From the 2000 census, 3,429 or 76.3% belonged to the Swiss Reformed Church, while 390 or 8.7% were Roman Catholic. Of the rest of the population, there were 27 members of an Orthodox church (or about 0.60% of the population), there were 6 individuals (or about 0.13% of the population) who belonged to the Christian Catholic Church, and there were 136 individuals (or about 3.02% of the population) who belonged to another Christian church. There were 2 individuals (or about 0.04% of the population) who were Jewish, and 51 (or about 1.13% of the population) who were Muslim. There were 8 individuals who were Buddhist, 6 individuals who were Hindu and 2 individuals who belonged to another church. 295 (or about 6.56% of the population) belonged to no church, are agnostic or atheist, and 144 individuals (or about 3.20% of the population) did not answer the question.

==Education==
In Sigriswil about 57.6% of the population have completed non-mandatory upper secondary education, and 16.6% have completed additional higher education (either university or a Fachhochschule). Of the 496 who had completed some form of tertiary schooling listed in the census, 64.9% were Swiss men, 20.2% were Swiss women, 9.1% were non-Swiss men and 5.8% were non-Swiss women.

The Canton of Bern school system provides one year of non-obligatory Kindergarten, followed by six years of Primary school. This is followed by three years of obligatory lower Secondary school where the students are separated according to ability and aptitude. Following the lower Secondary students may attend additional schooling or they may enter an apprenticeship.

During the 2012-13 school year, there were a total of 360 students attending classes in Sigriswil. Of the original 10 schools (in 11 communities), only 7 primary schools are still active. The only secondary school is in Sigriswil village. There were a total of 51 students in the German language kindergarten classes in the municipality. Of the kindergarten students, 15.7% were permanent or temporary residents of Switzerland (not citizens) and 15.7% have a different mother language than the classroom language. The municipality's primary school had 202 students in German language classes. Of the primary students, 9.9% were permanent or temporary residents of Switzerland (not citizens) and 6.9% have a different mother language than the classroom language. During the same year, the lower secondary school had a total of 107 students. There were 2.8% who were permanent or temporary residents of Switzerland (not citizens) and 2.8% have a different mother language than the classroom language.

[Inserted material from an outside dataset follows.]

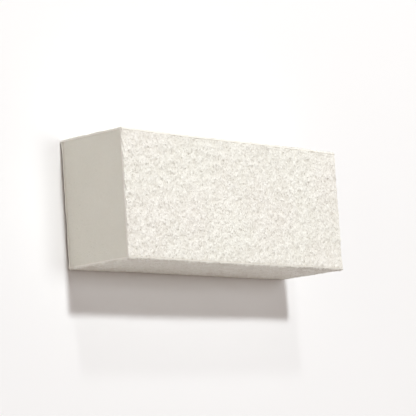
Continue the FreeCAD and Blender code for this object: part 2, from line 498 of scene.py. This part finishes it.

As of In 2000 2000, there were a total of 374 students attending any school in the municipality. Of those, 373 both lived and attended school in the municipality, while one student came from another municipality. During the same year, 117 residents attended schools outside the municipality.

Sigriswil is home to the Gemeindebibliothek Sigriswil (municipal library of Sigriswil). The library has (As of 2008) 5,522 books or other media, and loaned out 16,223 items in the same year. It was open a total of 156 days with average of 12 hours per week during that year.